15 May 2009

Victorian fires - let evidence prevail

The following article was published in The Canberra Times on 23 Feb 09. It was written in response to the vast amount of poorly informed and value-laden critique of land management that we saw in the media post Black Saturday. If we do not base policy on evidence then we will risk repeating mistakes of the past. To this end, colleagues and I have commenced an objective and quantitative study on the links between land management and building damage experienced during the Black Saturday fires of 7 Feb.

This post fire period has seen many prominent commentators, including politicians, journalists, academics and even an expert on women’s rights observe that a lack of fuel reduction in our forests—by prescribed burning or clearing—is to blame for the devastation of 7 February 2009.

These comments paint a picture of fires that raged through forest of uniformly high fuel loads.

Mapping available on-line from the Victorian Government illustrates a different reality. These maps show the Victorian fires moved across a mosaic of forest that has been prescribed burnt and logged, converted to plantations and cleared. Marysville had a large area around it that was prescribe-burnt in 2008 over which the fire advanced. Callignee is surrounded by a mosaic of cleared land and forest.

Fires burnt destructively in these places in spite of areas of reduced fuel loads.

Forest fires spread due to a combination of wind, humidity, temperature, fuel load and slope. Research indicates that when weather conditions are extreme—as was the case on 7 February—the spread of fire becomes more responsive to wind than to fuel loads.

The suggestion that all forest should be prescribe-burnt also fails to recognise that this is not feasible. Ecologists, foresters and fire-fighters who have been associated with wet forests that occur in areas burnt by the Murrindindi complex of fires understand that these forests carry fire only in hot, dry seasons. In other words, they cannot be safely prescribe-burnt. The native vegetation in these wet forests has burnt and regenerated under a regime of infrequent intense fires for millennia.

Another argument aired in the media is the need to relax native vegetation clearing laws—and thereby enable landholders and public authorities to remove native vegetation from the land they manage. Bushfire regulations currently permit some clearing around infrastructure in Victoria and other parts of Australia.

However, relaxing vegetation laws further to permit broadscale clearing—clearing over larger areas—carries other risks.

Until recently Australia was one of the principal land clearing countries in the world—along with Brazil, Indonesia, The Democratic Republic of Congo and Russia. Land clearing laws in Australia have been tightened in several states over the last decade for several reasons.

Maintaining mature natural forests is the most cost-effective way to provide high quality drinking water. Major catchments in most cities of Australia, including Melbourne, remain forested for this reason.
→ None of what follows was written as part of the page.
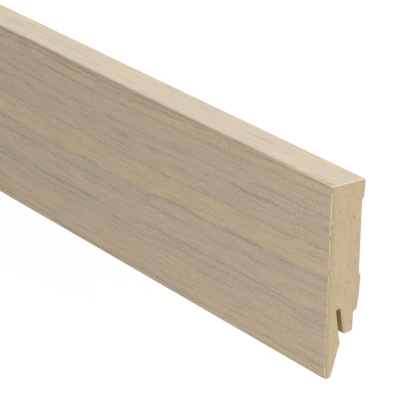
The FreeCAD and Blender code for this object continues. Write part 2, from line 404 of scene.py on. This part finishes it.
fibreboard = {
    "green": "#beab8a",
    "pink": "#c3ad90",
    "straw": "#bea77c",
    "dark": "#978263",
    "pale": "#d3c4a6",
    "scorchedAndShaded": "#a2814c",
    "besideFoilDark": "#93866d",
    "bark": "#8a6f4a",
    "patches": {  # mm along, up and through the board, and the noise's detail and roughness
        "layers": ((9, 7, 0.45), 3, 0.6),  # of the mat
        "fibres": ((0.9, 0.9, 0.5), 4, 0.7),  # in tufts
        "tint": ((20, 12, 3), 2, 0.5),
        "straw": ((9, 9, 2), 3, 0.5),
    },
    "shades": (  # the patches, the levels where they start and are whole, their most, and their colour
        ("straw", 0.42, 0.68, 0.36, "straw"),
        ("layers", 0.5, 0.78, 0.33, "dark"),
        ("fibres", 0.5, 0.75, 0.6, "pale"),
        ("fibres", 0.42, 0.24, 0.6, "dark"),
    ),
    "barkSpacing": (4, 5, 4),  # mm between bark specks of about 0.5 mm
    "barkShift": (0, 0.6, 0.3),
    "barkMost": 0.42,
    "greenDepth": (4.6, 2),  # mm behind the face, where the green starts and is whole
    "greenRise": (-5, 11),  # mm up the board, between which it grows from the first share to the second
    "greenShare": (0.18, 0.35),
    "besideFoilDepth": (2, 0.35),  # mm behind the face, where the darkening right behind the foil starts and is whole
    "besideFoilMost": 0.33,
    "scorchShadeRun": 4,  # mm into the slot to its darkest
    "scorchShadeShare": (0.4, 0.85),  # at its mouth and from there on
    "rippleStep": 1.6,  # mm between cutter marks, drawn coarser than the real 0.8 so that they show
    "ripple": 0.15,  # their height beside the fuzz
    "reliefDepth": 0.08,  # mm
    "roughness": 0.92,
    "ior": 1.4,
}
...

Broadscale clearing leads to problems that affect agricultural production such as soil loss and salinity.

Ceasing broadscale clearing was reported by an advisory group appointed by the previous Howard Government as the most cost-effective way to conserve biodiversity in this country.

Land clearing globally accounts for 20% of human greenhouse gas emissions. Forest wildfires have a comparatively minor impact on greenhouse gas emissions because they do not incinerate the major carbon pools in forests and the forests regenerate.

A reduction in land clearing is the principal reason why Australia has met its Kyoto target and Australia now funds programs to reduce deforestation—and its attendant greenhouse gas emissions—in other countries such as Papua New Guinea.

It would therefore be ironic if the fires in Victoria result in an increase in land clearing that, in turn, contributes to further greenhouse gas emissions and ultimately a greater likelihood of extreme weather events like those on 7 February.

Forests are a major tourist attraction and therefore economic resource to many of the towns that have been affected by these fires.

And finally, the forest itself attracts many people to live in these areas.

What is the right balance between modifying forests and modifying the way people live in forests in order to improve public safety? Australia needs to have this conversation.

It concerns me that a disproportionate focus on fuel management in our forests will not guarantee life and property under extreme weather events such as those on 7 February and create a host of other problems for us with respect to water quality, biodiversity, greenhouse gas emissions and the economies of forest communities.

Dr. Philip Gibbons is a Senior Fellow at the Fenner School of Environment and Society at The Australian National University and a former fire fighter for the Victorian Government.